I'm a little stunned after reading managing editor Jon Meacham's cover story in the current issue of Newsweek. And not in a bad way. Meacham's previous religious cover stories -- on The Passion of the Christ and the Nativity (see here and here) -- were not so good. Those articles were criticized by GetReligion regulars for leaning too heavily on scholars who Meacham agrees with, ignoring dissenting views, misrepresenting historic church teaching, and fretting endlessly about the dangers of literalism (and for running with really stupid titles).

The thrust of our criticism was, Jon Meacham, Liberal Modernist Episcopalian, Comes to Predictable Conclusions, and Finds -- Miraculously -- that Everybody (Who's Worth Listening to Anyway) Agrees With Him.

This time, there is only a little bit of throat clearing about literalism and the experts are stacked in favor of a conclusion that most never would have expected to see in Newsweek. That is, the Resurrection really did happen. He throws down this challenge early in the piece:

Without the Resurrection, it is virtually impossible to imagine that the Jesus movement of the first decades of the first century would have long endured. A small band of devotees might have kept his name alive for a time, even insisting on his messianic identity by calling him Christ, but the group would have been just one of many sects in first-century Judaism, a world roiled and crushed by the cataclysmic war with Rome from 66 to 73, a conflict that resulted in the destruction of Jerusalem.

Meacham wags his fingers at "the secular" in the United States, reminding them that a) a vast majority of Americans believe in the resurrection of Jesus and consider themselves Christians of one stripe or another; and b) "Christianity is the product of two millennia of creative intellectual thought and innovation, a blend of history and considered theological debate." This fact, he argues, "should slow the occasional rush to dismiss the faithful as superstitious or simple."

Going to the Gospel accounts, he recounts the initial reactions of the apostles and others to Jesus' empty tomb as unbelief and incredulity:

No matter what Jesus may have said about sacrifice and resurrection during his lifetime, the disciples clearly did not expect Jesus to rise again. The women at the tomb were stunned; confronted with the risen Lord, Thomas initially refused to believe his eyes; and at the end of Matthew's Gospel, some disciples still "doubted."

Their skepticism is hardly surprising.

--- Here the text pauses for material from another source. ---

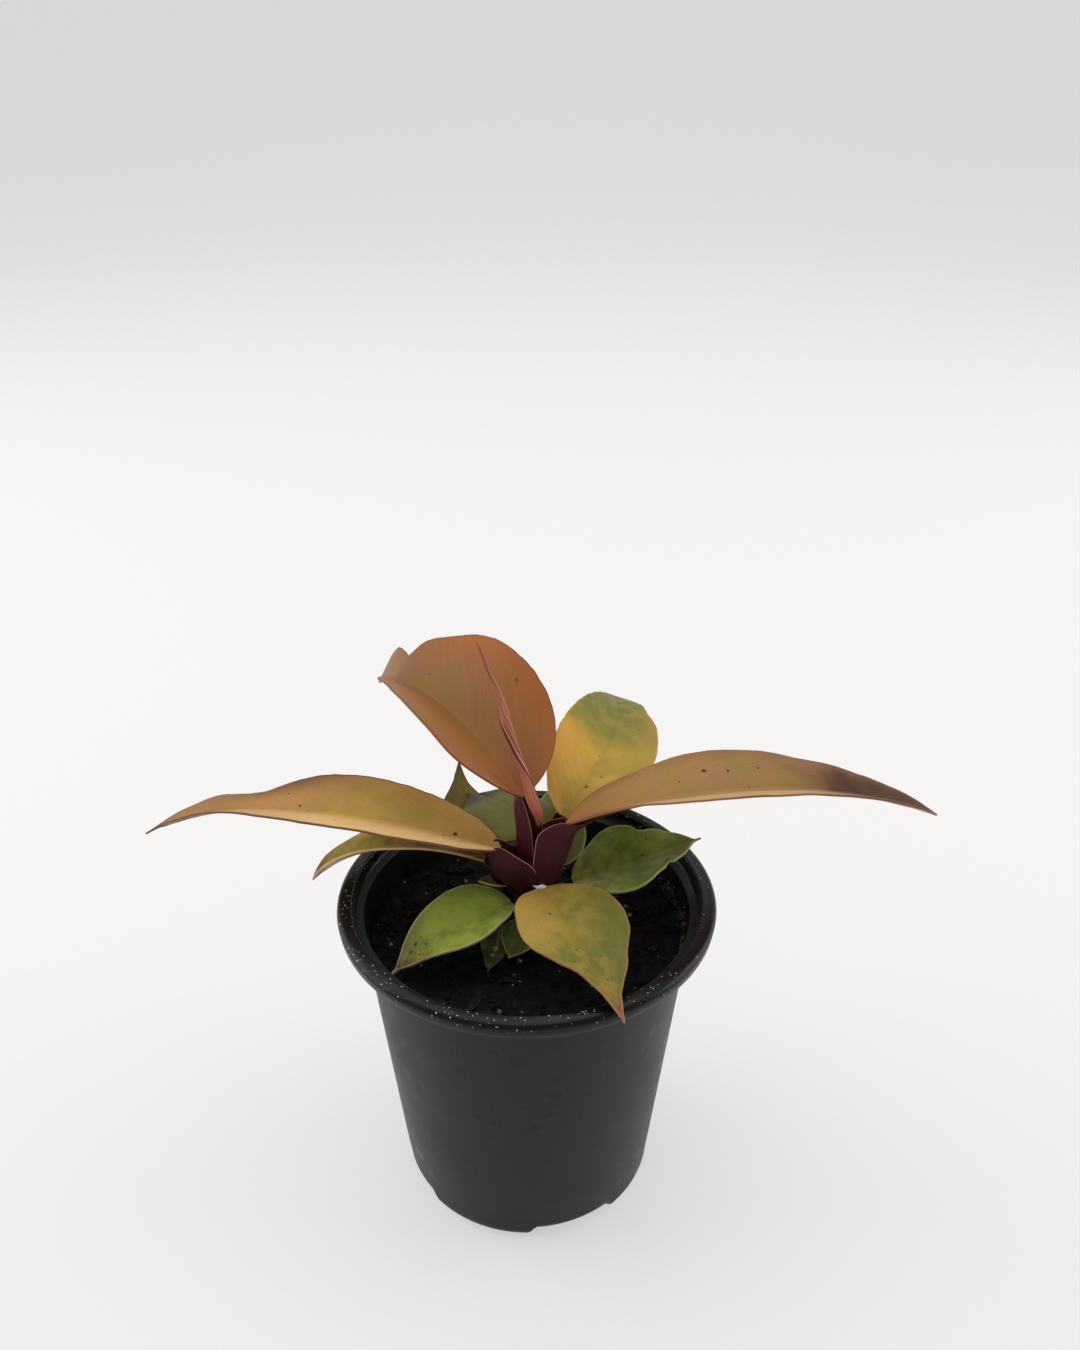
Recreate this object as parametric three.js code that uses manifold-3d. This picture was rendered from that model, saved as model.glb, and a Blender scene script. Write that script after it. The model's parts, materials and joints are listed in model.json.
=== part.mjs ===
// A young philodendron in a round black nursery pot. Millimetres, +Z up.
// The origin is on the pot's axis, at the surface that the pot stands on.
// +X points to the right and +Y to the back, as seen from the plant's front.
import * as THREE from "three";
import { mergeVertices } from "three/addons/utils/BufferGeometryUtils.js";
import Module from "manifold-3d";

const wasm = await Module();
wasm.setup();

// Clearance between neighbouring pieces
const GAP = 0.3;

// Pot
const POT_HEIGHT = 106;
const POT_SIDES = 60;
const RIM_RADIUS = 57.5;
const RIM_TOP_WIDTH = 4.7;
const RIM_LIP_DEPTH = 4.6;
const RIM_GROOVE_DEPTH = 3;
const RIM_SKIN = 1.4;
const WALL_TOP_RADIUS = 50.5;
const FOOT_RADIUS = 40.2;
const FOOT_ROUNDING = 5;
const WALL = 1.3;
const FLOOR = 1.6;
const NOTCH_COUNT = 4;
const FIRST_NOTCH_ANGLE = -68;
const NOTCH_SPAN = 39;
const NOTCH_HEIGHT = 3;
const NOTCH_WIDTH = 8;
const DRAIN_RADIUS = 2.6;
const BELOW_GROUND = 1;

// Soil
const SOIL_LEVEL = 92;
const SLAB_BOTTOM = -5;
const SOIL_RINGS = 9;
const SOIL_SIDES = 36;
const SOIL_ROUGHNESS = 1.1;
const CHIP_COUNT = 42;
const CHIP_SMALLEST = 1.4;
const CHIP_LARGEST = 3.2;
const CHIP_SINK = 0.1;
const CHIP_FLATNESS = 0.7;
const SEED = 11;

// Stem
const STEM_RADIUS = 4.4;
const STEM_SIDES = 16;
const STEM_TOP_RADIUS = 2.6;
const STEM_FOOT = 80;
const STEM_SHOULDER = 102;
const STEM_TOP = 112;

// Leaf blades
const BLADE_THICKNESS = 0.8;
const BLADE_BELLY = 0.12;
const NECK_HALF_WIDTH = 1.5;
const NECK_SHARE = 0.08;
const TIP_SHARE = 0.04;
const RIPPLE_WAVES = 1.8;
const MIDRIB_STEPS = 24;
const ROW_CROWDING = 0.1;
const ROW_SPACING = 6.5;
const FEWEST_ROWS = 9;
const COLUMNS = [-1, -0.5, 0, 0.5, 1];

// One entry per blade. base is where the midrib leaves the stalk.
// heading is the midrib's compass angle in degrees, counted from +X towards +Y, and bend its change to the tip.
// rise is the midrib's slope at the base in degrees, and droop how far the slope has fallen at the tip.
// left and right tilt the two halves up from flat, in degrees, and twist adds to right and takes from left.
// swell and taper set how fast the outline widens and narrows, body where its full part ends,
// and tip how wide the drawn-out tip is. ripple waves the left and right margins, in millimetres.
// Each bite is [side, place along the midrib, depth in millimetres, half-length along the midrib].
const BLADES = {
  leaf_left: {
    base: [-9.5, -0.5, 122.5], length: 141, width: 31.5, heading: 167, bend: -19, rise: 12.5, droop: 50,
    left: 17, right: 15.5, twist: -9, swell: 0.62, taper: 1.3, body: 0.93, ripple: [0.3, -1.8],
    color: 0xa87c2c,
  },
  leaf_right: {
    base: [12, 2, 129], length: 120, width: 40, heading: 7.5, bend: 0.5, rise: 19, droop: 45,
    left: 4, right: 26, twist: 3, swell: 0.63, taper: 0.87, body: 1, ripple: [-0.2, 1.2],
    color: 0x86582b,
  },
  leaf_top: {
    base: [-1, 4, 137.5], length: 94, width: 55, heading: 126, bend: -2, rise: 28, droop: 57,
    left: 38, right: 36, twist: 9, swell: 0.54, taper: 0.84, body: 1, tip: 0.05, ripple: [-0.7, -1.5],
    bites: [[1, 0.95, -4, 0.035], [1, 0.89, 1.2, 0.02], [-1, 0.96, 3.5, 0.05]],
    color: 0x82482a,
  },
  leaf_back_right: {
    base: [11, 9.5, 127], length: 91.5, width: 33, heading: 56.5, bend: 42.5, rise: 20.5, droop: 46.5,
    left: 28, right: -6, twist: -4.5, swell: 0.57, taper: 0.94, body: 0.92, ripple: [0, 1.2],
    color: 0xa2812a,
  },
  leaf_low_right: {
    base: [14.2, 6.8, 104.3], length: 42, width: 32, heading: 7, bend: 4, rise: 17, droop: 0.5,
    left: 9.5, right: 12, twist: -1, swell: 0.62, taper: 1, body: 0.96, ripple: [-1.2, 0.7],
    bites: [[1, 0.62, 1, 0.03], [1, 0.72, 1, 0.03]],
    color: 0x4d6122,
  },
  leaf_front: {
    base: [4, -6.3, 111.8], length: 56.5, width: 31.5, heading: -61.5, bend: -10, rise: 8.5, droop: 26,
    left: 5, right: 9, twist: -3, swell: 0.68, taper: 1.1, body: 0.89, tip: 0.3, ripple: [-0.1, 1.4],
    color: 0x8a8030,
  },
  leaf_low_left: {
    base: [-4.6, -6.2, 106.4], length: 42.8, width: 26, heading: -152, bend: 2.5, rise: -1, droop: 29.5,
    left: 18.5, right: 13, twist: 2, swell: 0.6, taper: 1.02, body: 0.93, ripple: [0.6, 0.4],
    color: 0x6a8032,
  },
  leaf_under_left: {
    base: [-13, 3.4, 114.9], length: 59.5, width: 27, heading: 171.5, bend: 4.5, rise: 24.5, droop: 73,
    left: 31, right: 13, twist: 1, swell: 0.71, taper: 0.98, body: 1, ripple: [0.2, -2.1],
    color: 0x7c7a2c,
  },
  leaf_back_left: {
    base: [-4.7, 8, 109.6], length: 47, width: 24, heading: 138.5, bend: -45, rise: 6, droop: -18,
    left: 18, right: -4, twist: 0, swell: 0.75, taper: 1.32, body: 0.9, tip: 0.3, ripple: [0, -0.8],
    color: 0x6f6a26,
  },
  leaf_back: {
    base: [4.4, 11.5, 120], length: 33.5, width: 24, heading: 132, bend: 3.5, rise: 16, droop: 40,
    left: 13.5, right: -4, twist: -2, swell: 0.59, taper: 1.1, body: 0.92, ripple: [0.2, 0.9],
    color: 0x556528,
  },
  leaf_low_back: {
    base: [6.9, 9.7, 107.8], length: 38, width: 21, heading: 82, bend: 4, rise: 23.5, droop: 7,
    left: 6.5, right: 5, twist: 0, swell: 0.52, taper: 1.2, body: 0.9, ripple: [0.6, 0],
    color: 0x59603c,
  },
  leaf_small_front: {
    base: [1.2, -5.8, 99], length: 17, width: 12.6, heading: -113.5, bend: -1, rise: -4, droop: 6,
    left: 6, right: 6, twist: 0, swell: 0.6, taper: 1, body: 0.93, ripple: [0, 0.5],
    color: 0x31401c,
  },
  leaf_small_low: {
    base: [-8.4, -2.4, 95.8], length: 21, width: 9, heading: -94.5, bend: -7.5, rise: -2, droop: 4,
    left: 6, right: 8, twist: 1, swell: 0.6, taper: 0.91, body: 0.95, ripple: [-0.6, 1],
    color: 0x262b17,
  },
  bract: {
    base: [-6, 0.5, 107.6], length: 9, width: 6.5, heading: 172, bend: 10, rise: -8, droop: -35,
    left: 40, right: 30, twist: 0, swell: 0.5, taper: 0.7, body: 1, ripple: [0, 0],
    color: 0x6f6c2a,
  },
};
const DRAWN_TIP = 0.15;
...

Prevailing Jewish tradition did not suggest that God would restore Israel and inaugurate the Kingdom through a condemned man who went meekly to his death. Quite the opposite: the Messiah was to fight earthly battles to rescue Israel from its foes . . . There was, in short, no Jewish expectation of a messiah whose death and resurrection would bring about the forgiveness of sins and offer believers eternal life.

Yet a sacrificial, atoning role is precisely the one the first followers of Jesus believed he had played in the world. In the earliest known writing in the New Testament, the apostle Paul writes that Jesus "gave himself for our sins to deliver us from the present evil age, according to the will of God the Father."

He argues that the only reason that early Jewish Christians would have come to these conclusions is that they believed very strongly that Jesus had come back from the dead:

From the beginning, critics of Christianity have dismissed the Resurrection as a theological invention. As a matter of history, however, scholars agree that the two oldest pieces of New Testament tradition speak to Jesus' rising from the dead. First, the tomb in which Jesus' corpse was placed after his execution was empty; if it were not, then Christianity's opponents could have produced his bones. (Matthew also says the temple priests tried to bribe Roman guards at the tomb, saying, "Tell people, 'His disciples came by night and stole him away while we were asleep'" -- implying the body was in fact gone.)

The second tradition is that the apostles, including Paul, believed the risen Jesus had appeared to them; writing in the first years after the Passion, Paul lists specific, living witnesses, presumably in order to encourage doubters to seek corroborating testimony. Paul seems quite clear about what the skeptical would find if they checked his story.

Meacham uses an interesting rhetorical twist at a few points. First he asks, How could the early Jewish Christians come to believe what they believe? Then he offers the ambiguous formulation that it was either a result of the words of Jesus during his life and ministry or it was the experience of the empty tomb and the risen Christ.

Logically, it could be both/and, but Meacham was using this formulation to nudge readers toward the conclusion that the Resurrection (it rarely goes uncapitalized) did happen, and this fact accounts for a lot of the thoughts and actions of Christians, from the first century to the present day.

Normally, this sort of story would be a back-and-forth between more liberal and conservative scholars, with Jesus Seminar types vocalizing all the appropriate skeptical notes and the representatives of that old time religion insisting that their faith claims are not without historical merit. But Marcus Borg, Bishop Spong or other prominent spokespeople don't get a word in edgewise. Paula Fredriksen does show up briefly, but only to establish that first-century Jews were rather expecting a militaristic messiah.

But Meacham notes that Jesus shattered those expectations. Many of his followers persisted unto death for their faith in the belief that death no longer had much sting left in it.